Analysis of Speech Temporal Dynamics in the Context of Speaker Verification and Voice Anonymization
Natalia Tomashenko, Emmanuel Vincent, Marc Tommasi
TL;DR
This work reveals that speaker identity can be inferred from speech temporal dynamics, notably phoneme durations, even in anonymized speech. It introduces two metrics, $\rho_1$ and $\rho_2$, to perform ASV using phoneme-duration patterns and evaluates them on LibriSpeech with two anonymization systems (SAS-1 and SAS-2). The results show that phoneme timing leaks persist under both original and anonymized speech, with $\rho_2$ generally more effective than $\rho_1$, and that increasing phoneme-set granularity does not necessarily improve performance. Normalizing speech rate can modestly affect ASV outcomes, and while SAS-2 offers stronger privacy by altering phoneme durations, residual speaker cues remain at higher utterance counts.

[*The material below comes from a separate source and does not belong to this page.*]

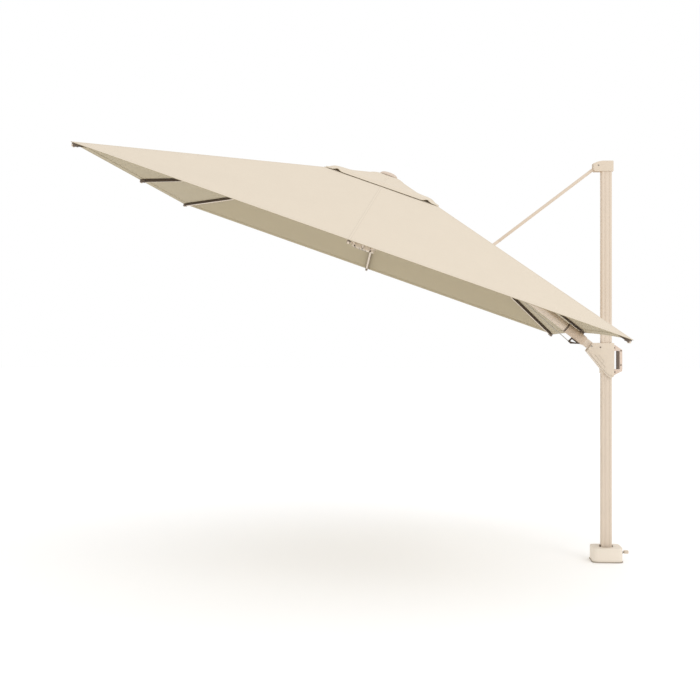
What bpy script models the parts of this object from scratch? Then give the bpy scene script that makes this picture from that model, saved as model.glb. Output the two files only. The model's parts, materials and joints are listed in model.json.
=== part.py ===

The findings underscore the importance of incorporating temporal-dynamics considerations into voice-anonymization designs and point to future ML-based analyses to enhance privacy through temporal normalization and attention-based approaches.
Abstract
In this paper, we investigate the impact of speech temporal dynamics in application to automatic speaker verification and speaker voice anonymization tasks. We propose several metrics to perform automatic speaker verification based only on phoneme durations. Experimental results demonstrate that phoneme durations leak some speaker information and can reveal speaker identity from both original and anonymized speech. Thus, this work emphasizes the importance of taking into account the speaker's speech rate and, more importantly, the speaker's phonetic duration characteristics, as well as the need to modify them in order to develop anonymization systems with strong privacy protection capacity.